Source: The UCB Word For Today , 21/10/2015
Around the corner I have a friend,
in this great city that has no end;
Yet days go by, and weeks rush on,
and before I know it, a year is gone.
And I never see my old friend’s face,
for life is a swift and terrible race.
He knows I like him just as well
as in the days when I rang his bell
And he rang mine – we were younger then;
but now we are tired, busy men.
Tired with playing a foolish game,
tired with trying to make a name.
“Tomorrow,” I say, “I’ll call on Jim,
just to show that I’m thinking of him.”
But tomorrow comes and tomorrow goes,
and the distance between us grows and grows.
Around the corner, yet miles away,
then comes the news… Jim died today!
And that’s what we get, and deserve in the end:
around the corner – a vanished friend!
Charles Hanson Towne
The Essence of Friendship: Oh, the comfort, the inexpressible comfort of feeling safe with a person; having neither to weigh the thoughts nor measure words, but to pour them all out, just as they are, chaff and grain together, knowing that a faithful hand will take and sift them, keep what is worth keeping, and then, with the breath of kindness, blow the rest away.
Dinah Maria Mulcokcraig
Art thou lonely, O my brother?
Share thy little with another!
Stretch a hand to one unfriended,
And thy loneliness is ended.
John Oxenham
“True friendship doubles our joy and halves our grief.”

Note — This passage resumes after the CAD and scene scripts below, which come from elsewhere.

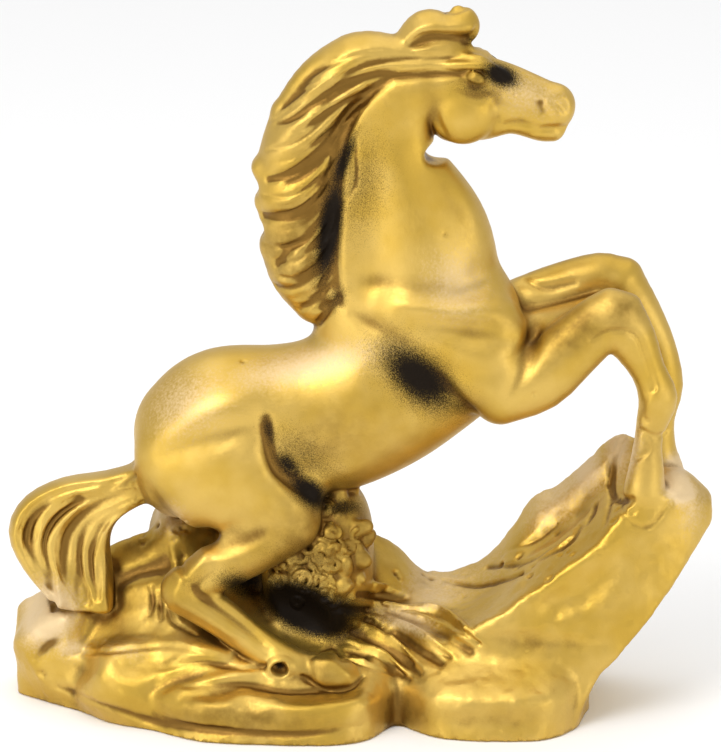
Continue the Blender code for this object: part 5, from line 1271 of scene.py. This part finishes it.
def gold_paint():
    """Satin gold paint, darkened to brown in the recesses as painted shade along with the paint's brown
    there, with brown wash and painted shade over some creases, and fine black dots airbrushed over it.
    """
    material = bpy.data.materials.new("gold_paint")
    nodes = Nodes(material)
    broad = nodes.noise(85.0)
    fine = nodes.noise(2400.0, 2.0, 0.6)
    speck = nodes.noise(6200.0, 1.0)
    recess = nodes.value_of("recess")
    black_spray = nodes.value_of("airbrush")
    worn = nodes.value_of("worn")
    wash_and_shade = nodes.value_of("wash_and_shade")
    gold = nodes.mix(nodes.spread(broad, 0.35, 0.65), GOLD_DEEP, GOLD_LIGHT)
    worn_edge = nodes.sum_of("ADD", worn, nodes.swing(fine, 0.5))
    pale = nodes.sum_of("MULTIPLY", nodes.spread(worn_edge, 0.1, 0.7), 0.85)
    gold = nodes.mix(pale, gold, GOLD_WORN)
    # The paint's brown wash mixed with painted shade over creases, the forearm, the knee and the rim,
    # mottled by noise.
    mottle = nodes.noise(420.0, 3.0)
    stain_and_shade = nodes.sum_of("MULTIPLY", wash_and_shade, nodes.spread(mottle, 0.3, 0.7, 0.45, 0.95))
    gold = nodes.mix(stain_and_shade, gold, GOLD_BROWN)
    # Painted shade: the hollows of the carving are darkened towards a deep brown, which also stands for
    # the paint's brown in them.
    hollow = nodes.sum_of("ADD", recess, nodes.swing(fine, 0.08))
    gold = nodes.mix(nodes.spread(hollow, 0.05, 0.34), gold, GOLD_RECESS)
    core = nodes.spread(nodes.sum_of("ADD", black_spray, nodes.swing(speck, 0.9)), 0.15, 0.95)
    core = nodes.sum_of("MAXIMUM", core, nodes.spread(black_spray, 0.5, 1.0))
    dots = nodes.spread(nodes.sum_of("ADD", speck, nodes.sum_of("MULTIPLY", black_spray, 0.3)), 0.60, 0.78)
    dots = nodes.sum_of("MULTIPLY", dots, nodes.spread(black_spray, 0.02, 0.5, 0.0, 0.5))
    black = nodes.sum_of("MAXIMUM", core, dots)
    nodes.feed(nodes.shader.inputs["Base Color"], nodes.mix(black, gold, BLACK))
    sheen = nodes.spread(fine, 0.3, 0.7, 0.36, 0.46)
    matt = nodes.sum_of("ADD", nodes.sum_of("MULTIPLY", black, 0.3), nodes.sum_of("MULTIPLY", pale, 0.12))
    matt = nodes.sum_of("ADD", matt, nodes.sum_of("MULTIPLY", wash_and_shade, 0.08))
    nodes.feed(nodes.shader.inputs["Roughness"], nodes.sum_of("ADD", sheen, matt))
    nodes.feed(nodes.shader.inputs["Metallic"], nodes.spread(pale, 0.0, 0.85, 0.9, 0.5))
    nodes.feed(nodes.shader.inputs["Specular IOR Level"], 0.3)
    nodes.feed(nodes.shader.inputs["Coat Weight"], 0.06)
    nodes.feed(nodes.shader.inputs["Coat Roughness"], 0.35)
    peel = nodes.noise(800.0, 2.0)
    relief = nodes.sum_of("ADD", nodes.sum_of("MULTIPLY", peel, 0.6), nodes.sum_of("MULTIPLY", fine, 0.4))
    bump = nodes.add("Bump", {"Strength": 0.3, "Distance": 0.0001, "Height": relief})
    nodes.feed(nodes.shader.inputs["Normal"], bump.outputs[0])
    return material


def floor():
    """The plain white surface under the statuette."""
    bpy.ops.mesh.primitive_plane_add(size=6, location=(0, 0, -0.0002))
    plane = bpy.context.object
    plane.name = "floor"
    material = bpy.data.materials.new("floor")
    nodes = Nodes(material)
    nodes.feed(nodes.shader.inputs["Base Color"], (0.92, 0.92, 0.92, 1))
    nodes.feed(nodes.shader.inputs["Roughness"], 0.8)
    plane.data.materials.append(material)


def softbox(name, place, size, power, aim=(0, 0, 0.05)):
    """A square area light that faces the statuette."""
    light = bpy.data.lights.new(name, "AREA")
    light.size = size
    light.energy = power
    lamp = bpy.data.objects.new(name, light)
    lamp.location = place
    lamp.rotation_euler = (Vector(aim) - Vector(place)).to_track_quat("-Z", "Y").to_euler()
    bpy.context.scene.collection.objects.link(lamp)


def studio():
    """A wide ceiling of light, a soft key light from above and the left, and a pale room."""
    softbox("ceiling", (0, 0.1, 1.3), 1.6, 6.0)
    softbox("key", (-0.22, -0.34, 0.44), 0.28, 1.3)
    softbox("fill", (-0.50, -0.45, 0.20), 0.40, 0.9)
    softbox("low", (0.50, -0.40, 0.10), 0.40, 0.7)
    world = bpy.data.worlds.new("room")
    bpy.context.scene.world = world
    world.use_nodes = True
    background = world.node_tree.nodes["Background"]
    background.inputs["Color"].default_value = (1, 1, 1, 1)
    background.inputs["Strength"].default_value = 0.78
    bpy.context.scene.view_settings.view_transform = "Standard"


def camera():
    """The camera at the photograph's angle."""
    lens = bpy.data.cameras.new("camera")
    lens.sensor_width = 36
    lens.lens = lens.sensor_width * CAMERA_DISTANCE / FRAME_WIDTH
    eye = bpy.data.objects.new("camera", lens)
    lift = np.radians(CAMERA_ELEVATION)
    away = Vector((0, -np.cos(lift), np.sin(lift)))
    eye.location = Vector(CAMERA_TARGET) + away * CAMERA_DISTANCE
    eye.rotation_euler = (-away).to_track_quat("-Z", "Y").to_euler()
    bpy.context.scene.collection.objects.link(eye)
    bpy.context.scene.camera = eye


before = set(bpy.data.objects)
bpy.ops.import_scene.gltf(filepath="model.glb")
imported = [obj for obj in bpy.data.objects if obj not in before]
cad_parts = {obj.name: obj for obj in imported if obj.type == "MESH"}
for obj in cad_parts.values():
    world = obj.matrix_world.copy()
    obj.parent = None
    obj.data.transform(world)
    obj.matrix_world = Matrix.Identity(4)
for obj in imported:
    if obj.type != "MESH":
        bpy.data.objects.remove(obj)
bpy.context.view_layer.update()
casting = bpy.data.objects.new("horse_statuette_casting", cast(sculpt(VOXEL)))
bpy.context.scene.collection.objects.link(casting)
casting.data.materials.clear()
casting.data.materials.append(gold_paint())
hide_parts(NODE)
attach(casting, "root")
floor()
studio()
camera()
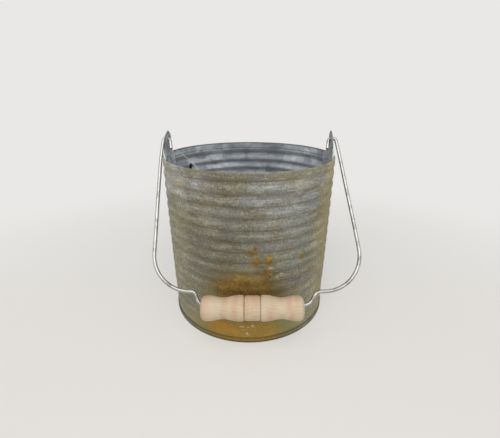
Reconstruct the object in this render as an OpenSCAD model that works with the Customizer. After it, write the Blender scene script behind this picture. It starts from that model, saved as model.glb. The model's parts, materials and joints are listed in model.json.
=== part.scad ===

attributed to Elisabeth Foley
“The most called upon prerequisite of a friend is an accessible ear.”
Maya Angelou, American poet, playwright and composer
‘Auld lang syne’ is a Scottish phrase meaning: old times remembered with affection or nostalgia (Literal translation: old, long, since):
Auld Lang Syne (verses 1&2)
Should auld acquaintance be forgot,
And never brought to min’?
Should auld acquaintance be forgot,
And days o’ lang syne?
For auld lang syne, my dear,
For auld lang syne,
We’ll take a cup o’ kindness yet
For auld lang syne.
Robert Burns (1759-1796)
As iron sharpens iron, so one person sharpens another.
Proverbs 27:17 NIV
“Make the other person like himself a little bit more and I promise you that he will like you very much indeed.”
Lord Chesterfield (1694-1773), English Statesman and noted author of “Letters to His Son”.
It’s worth going out of our way to maintain friendships, not only to save ourselves from eventually slipping into isolation but also because it’s part of the divine ecology: ‘It is not good for man to be alone’.
John Pritchard
John Pritchard, Living Faithfully, 2013, SPCK London, p.120
‘WELCOME INN’ (a sign above the door of an old English pub)
Hail, Guest! We ask not what thou art;
If Friend, we greet thee, hand and heart;
If Stranger, such no longer be;
If Foe, our love shall conquer thee.
“There are lots of people who want to ride with you in the limo, but what you want is someone who will take the bus with you when the limo breaks down.”
Oprah Winfrey
Success is being friendly when another needs a friend,
It’s in the cheery words you speak and in the coins you lend.
Success is not alone in skill and deeds of daring great,
It’s in the roses that you plant beside your garden gate.
Success is in the way you walk the paths of life each day,
It’s in the little things you do and in the things you say.
Success is in the glad hello you give your fellow man,
It’s in the laughter of your home and all the joys you plan.
Success is not getting rich or rising high to fame,
It’s not alone in winning goals, which all men hope to claim,
It’s in the person you are each day through happiness or care,
It’s in the happy words you speak and in the smile you wear.
Success is being big of heart and clean and broad of mind,
It’s being faithful to your friends and to the stranger, kind. (Anon)
The key to lasting friendships is to develop a short memory.
“It’s the friends that you can call up at 4 o’clock in the morning that matter.”
Marlene Dietrich
“To rejoice in the prosperity of another is to partake of it.”
W. Austin
“Be nice to people on the way up because you will meet them again on your way down.”